In this experiment, we attempted to see how limiting the light incident on a cathode would impact the stopping potential and the time it would take an apparatus to get back to such a stopping potential. The second half of the experiment was specifically designed to find a value for planck's proportionality constant and see how close to the real thing we could get.

Results

all calculations were performed in excel which can be found here File:Planck.xlsx or in the my lab notebook here [| lab notes]

In part A of the experiment it became clear that the stopping potential did not depend on the intensity of the light. The time it took to reach the full stopping potential did. The intensity of the light or the number of photons present, does not affect the energy of the electrons that are dislodged. The number of photons present will, however, significantly effect the number of electrons dislodged. So the more intense the light, the shorter the refresh time.

In part B, finding Planck's constant, for the first maxima I calculated a value of:

  • h = 6.99768E-34 +/- 7.43E-36 J*s
for the second maxima I calculated a value for h of:
  • h = 7.03782E-34 +/- 1.11E-35 J*s
with the accepted value of h = 6.626068 E-34 J*s

this would give me a percent error for the first maxima of 5.6 %. Not the worst data ever collected but not really the best either.
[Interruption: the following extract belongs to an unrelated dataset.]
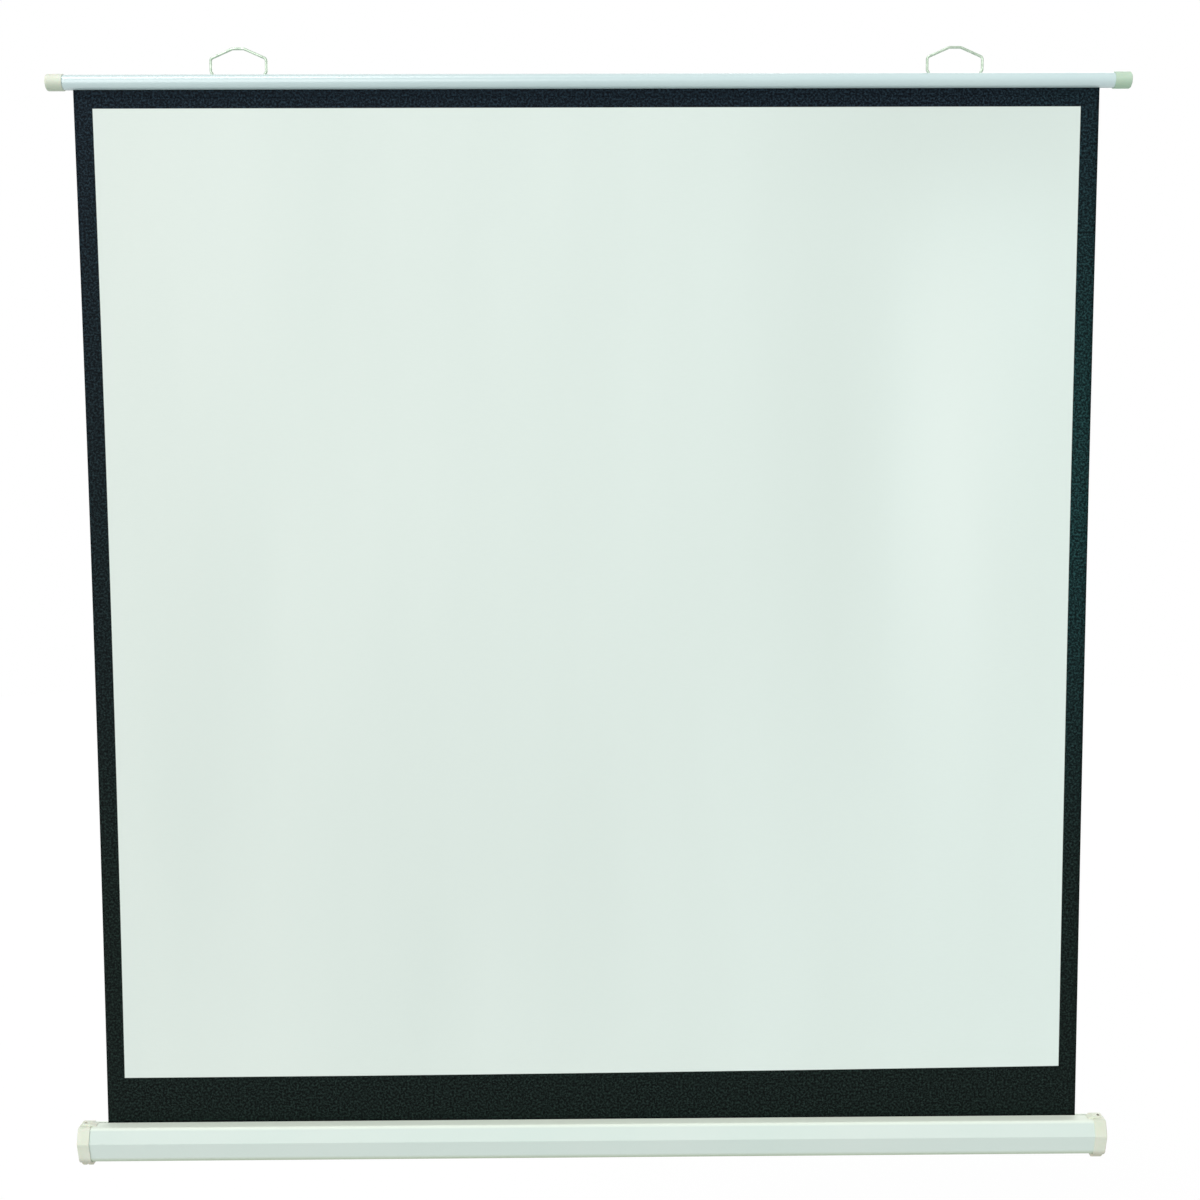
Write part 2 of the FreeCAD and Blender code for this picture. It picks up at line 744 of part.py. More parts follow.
def make_spindle():
    """The fixed rod inside the spring, with the flat blade that the end cap holds still."""
    body = new_body("spindle", s.case_shift + spindle_left, -s.roller_back, roller_z)
    half = new_sketch(body, "XZ")
    collar_right = spring_right - spindle_left
    collar_left = collar_right - s.collar_length
    outline(half, [
        (zero, zero), (zero, spindle_radius),
        (collar_left, spindle_radius), (collar_left, collar_radius),
        (collar_right, collar_radius), (collar_right, spindle_radius),
        (s.spindle_length, spindle_radius), (s.spindle_length, zero),
    ])
    revolve(body, half)
    blade = new_sketch(body, "YZ", s.spindle_length - s.overrun)
    rectangle(blade, -s.blade_width / 2, -s.blade_thickness / 2, s.blade_width / 2, s.blade_thickness / 2)
    pad(body, blade, case_end - ratchet_right + s.overrun - s.run_gap)
    return body


def make_torsion_spring():
    body = new_body("torsion_spring", s.case_shift + spring_left, -s.roller_back, roller_z)
    wire = new_sketch(body, "XZ")
    coil_radius = collar_radius + s.fit_gap * 2
    rectangle(wire, zero, coil_radius, s.spring_wire, coil_radius + s.spring_wire)
    helix = body.newObject("PartDesign::AdditiveHelix", "Coils")
    helix.Profile = wire
    helix.ReferenceAxis = ([item for item in body.Origin.OriginFeatures if item.Role == "X_Axis"][0], [""])
    helix.Mode = "height-turns-angle"
    helix.setExpression("Height", (spring_length - s.spring_wire).text)
    helix.setExpression("Turns", s.spring_turns.text)
    return body


def make_ratchet_wheel():
    body = new_body("ratchet_wheel", s.case_shift + ratchet_left, -s.roller_back, roller_z)
    disc = new_sketch(body, "YZ")
    circle(disc, zero, zero, s.ratchet_diameter / 2)
    circle(disc, zero, zero, spindle_radius + s.fit_gap)
    pad(body, disc, s.ratchet_width)
    notch = new_sketch(body, "YZ")
    rim = s.ratchet_diameter / 2 + s.overrun
    outline(notch, [
        (s.notch_front, rim), (-s.notch_back - s.notch_run, rim),
        (-s.notch_back, s.notch_floor), (s.notch_front, s.notch_floor),
    ])
    cut = pocket(body, notch, s.ratchet_width, reverse=True)
    both = body.newObject("PartDesign::PolarPattern", "Notches")
    both.Originals = [cut]
    both.Axis = ([item for item in body.Origin.OriginFeatures if item.Role == "X_Axis"][0], [""])
    both.Angle = 360
    both.Occurrences = 2
    body.Tip = both
    return body


def make_pawl(turn, label):
    """A pawl, lifted clear of the wheel: turn 1 is over the upper notch, turn -1 under the lower."""
    body = new_body(label, s.case_shift + ratchet_left + s.run_gap,
                    -s.roller_back - turn * s.pawl_reach, roller_z + turn * s.pawl_rise)
    arm = new_sketch(body, "YZ")
    reach = s.pawl_reach + s.notch_front - s.run_gap - s.fit_gap * 2
    tip = s.tooth_tip - s.pawl_rise
    root = s.tooth_root - s.pawl_rise
    back = s.pawl_back - s.pawl_rise
    outline(arm, [
        (-s.pawl_boss, -s.pawl_boss / 2, s.pawl_boss / 2),
        (s.pawl_boss, -s.pawl_boss / 2, s.pawl_boss / 2),
        (reach - s.tooth_width * 2, root),
        (reach - s.tooth_width, root),
        (reach - s.tooth_width, tip),
        (reach, tip),
        (reach, back),
        (s.pawl_boss, back),
        (-s.pawl_boss, s.pawl_boss, s.pawl_boss / 2),
    ])
    circle(arm, zero, zero, s.pawl_pin / 2 + s.fit_gap)
    pad(body, arm, s.pawl_width)
    swing = s.pawl_lift if turn > 0 else 180 + s.pawl_lift
    body.Placement = FreeCAD.Placement(
        body.Placement.Base, FreeCAD.Rotation(FreeCAD.Vector(1, 0, 0), swing.number))
    body.setExpression("Placement.Rotation.Angle", swing.text)
    return body


def pair(label, makers):
    """One node that holds a group of separate, equal pieces."""
    group = doc.addObject("Part::Compound", label)
    group.Label = label
    group.Links = makers
    return group


def make_pawl_pins():
    pins = []
    for turn in (-1, 1):
        body = new_body(f"pawl_pin_{turn + 2}", s.case_shift + roller_right,
                        -s.roller_back - turn * s.pawl_reach, roller_z + turn * s.pawl_rise)
        half = new_sketch(body, "XZ")
        shank = s.plug_flange + s.run_gap * 2 + s.pawl_width + s.run_gap
        outline(half, [
            (zero, zero), (zero, s.pawl_pin / 2), (shank, s.pawl_pin / 2), (shank, s.pawl_head / 2),
            (shank + s.pawl_head_height, s.pawl_head / 2), (shank + s.pawl_head_height, zero),
        ])
        revolve(body, half)
        pins.append(body)
    return pair("pawl_pins", pins)


def make_blade_socket():
    body = new_body("blade_socket", s.case_shift + case_end - s.boss_length - s.fit_gap,
                    -s.roller_back, roller_z)
    plate = new_sketch(body, "YZ")
    rectangle(plate, -s.socket_width / 2, -s.socket_height / 2, s.socket_width / 2, s.socket_height / 2)
    rectangle(plate,
              -s.blade_width / 2 - s.fit_gap * 2, -s.blade_thickness / 2 - s.fit_gap * 2,
              s.blade_width / 2 + s.fit_gap * 2, s.blade_thickness / 2 + s.fit_gap * 2)
    pad(body, plate, s.socket_plate, reverse=True)
    return body


def make_cap_screws():
    """A cross-recessed screw for each lobe, on the line of its leaning hole."""
    screws = []
    for side in (-1, 1):
        x = s.case_shift + side * (case_end + s.cap_plate - s.screw_inset)
        body = new_body(f"cap_screw_{side + 2}", x, -s.screw_reach, case_top)
        body.Placement = FreeCAD.Placement(
            body.Placement.Base, FreeCAD.Rotation(FreeCAD.Vector(1, 0, 0), s.screw_tilt.number))
        body.setExpression("Placement.Rotation.Angle", s.screw_tilt.text)
        half = new_sketch(body, "XZ")
        head_top = s.screw_floor + s.screw_head_height
        outline(half, [
            (zero, head_top), (s.screw_head / 2, head_top),
            (s.screw_head / 2, s.screw_floor), (s.screw_shank / 2, s.screw_floor),
            (s.screw_shank / 2, s.screw_floor - s.screw_length), (zero, s.screw_floor - s.screw_length),
        ])
        revolve(body, half, "Z_Axis")
        for across, up in ((s.screw_shank, s.screw_recess), (s.screw_recess, s.screw_shank)):
            recess = new_sketch(body, "XY", head_top)
            rectangle(recess, -across / 2, -up / 2, across / 2, up / 2)
            pocket(body, recess, s.screw_recess)
        screws.append(body)
    return pair("cap_screws", screws)


nodes = [
    make_top_tube(),
    make_top_cap(-1, "top_cap_left"),
    make_top_cap(1, "top_cap_right"),
    make_hem_rod(),
    make_bail(-1, "bail_left"),
    make_bail(1, "bail_right"),
    make_screen_fabric(),
    make_case_shell(),
    make_case_cap(-1, "case_cap_left"),
    make_case_cap(1, "case_cap_right"),
    make_cap_screws(),
    make_blade_socket(),
    make_roller_tube(),
    make_fabric_wraps(),
    make_spring_head(),
    make_spindle(),
    make_torsion_spring(),
    make_ratchet_wheel(),
    make_pawl(1, "pawl_upper"),
    make_pawl(-1, "pawl_lower"),
    make_pawl_pins(),
]
make_roller_ends()
nodes += [doc.getObject(name) for name in ("idle_plug", "idle_pin", "pin_bush", "spring_anchor")]
doc.recompute()

for item in doc.Objects:
    if "Invalid" in item.State or "Error" in item.State:
        raise RuntimeError(f"{item.Name} did not rebuild: {item.State}")
    if item.TypeId == "PartDesign::Pocket":
        removed = item.BaseFeature.Shape.Volume - item.Shape.Volume
        if removed <= 0:
            raise RuntimeError(f"{item.Name} cuts nothing")

os.makedirs("parts", exist_ok=True)
for node in nodes:
    if node.Shape.isNull() or not node.Shape.isValid():
        raise RuntimeError(f"{node.Label} has no valid shape")
    node.Shape.exportStep(f"parts/{node.Label}.step")
    print(f"{node.Label}: {len(node.Shape.Solids)} solid, {node.Shape.Volume:.0f} mm3")
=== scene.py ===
import math

import bmesh
import bpy
from mathutils import Matrix, Vector, noise


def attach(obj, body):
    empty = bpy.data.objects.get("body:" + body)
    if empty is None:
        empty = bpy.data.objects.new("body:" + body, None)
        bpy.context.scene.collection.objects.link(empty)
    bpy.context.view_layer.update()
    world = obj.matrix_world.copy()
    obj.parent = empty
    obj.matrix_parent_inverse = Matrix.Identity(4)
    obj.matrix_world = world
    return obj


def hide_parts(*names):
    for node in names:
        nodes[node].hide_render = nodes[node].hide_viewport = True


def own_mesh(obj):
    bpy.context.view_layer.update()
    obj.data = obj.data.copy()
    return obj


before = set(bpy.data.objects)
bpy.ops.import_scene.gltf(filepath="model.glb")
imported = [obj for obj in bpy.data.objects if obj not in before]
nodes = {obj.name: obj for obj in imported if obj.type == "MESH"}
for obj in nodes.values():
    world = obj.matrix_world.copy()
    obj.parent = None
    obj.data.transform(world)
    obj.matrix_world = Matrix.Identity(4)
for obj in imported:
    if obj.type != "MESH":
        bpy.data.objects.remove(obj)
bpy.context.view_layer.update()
for item in bpy.context.selected_objects:
    item.select_set(False)
print("frame loaded:", len(nodes), "nodes")

# Lengths are in metres throughout
cameraSetup = {
    "place": (-0.0182, -2.2851, -0.6178),
    "angles": (5.025, -0.466, -0.294),        # degrees that it looks down, turns and rolls
    "lens": 45.0,        # millimetres, as is the sensor
    "sensor": 36.0,
    "clip": (0.05, 60.0),
}


def addCamera(c):
    down, turn, roll = (math.radians(angle) for angle in c["angles"])
    spin = Matrix.Rotation(roll, 3, "Z") @ Matrix.Rotation(turn, 3, "Y")
    spin = spin @ Matrix.Rotation(down, 3, "X")
    # its rows are the view's right, down and ahead, with y down and z away
    right, below, ahead = (Vector((row[0], row[2], -row[1])) for row in spin)
    data = bpy.data.cameras.new("camera")
    data.lens, data.sensor_width = c["lens"], c["sensor"]
    data.clip_start, data.clip_end = c["clip"]
    camera = bpy.data.objects.new("camera", data)
    bpy.context.scene.collection.objects.link(camera)
    turned = Matrix((right, -below, -ahead)).transposed()
    camera.matrix_world = Matrix.Translation(c["place"]) @ turned.to_4x4()
    bpy.context.scene.camera = camera


addCamera(cameraSetup)
print("camera set")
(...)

SJK 15:34, 19 December 2009 (EST)

15:34, 19 December 2009 (EST)
Excel sheet very helpful. Better than "not the worst/not the best" would be to compare with the accepted value and whether it overlapped within your range of uncertainty.

Conclusions

There were a couple of systemic errors in this experiment that I feel would have a large impact on the resulting data and the precision of the measurement. First, as the lab manual states there is some charge leakage in the h/e apparatus that when dealing with thousandths of a volt can't be ignored. Second, when measuring the second maxima and finding that the green filter was not stopping uv light at all it made me feel that all my stopping potentials may be slightly high due to this experimenter's inability to prevent all ambient uv light from entering the h/e apparatus. Since my value for h was higher than expected it would make sense that my Stopping Potentials were higher than they should have been, which would indicate that some higher energy electrons may have been playing havoc with my system.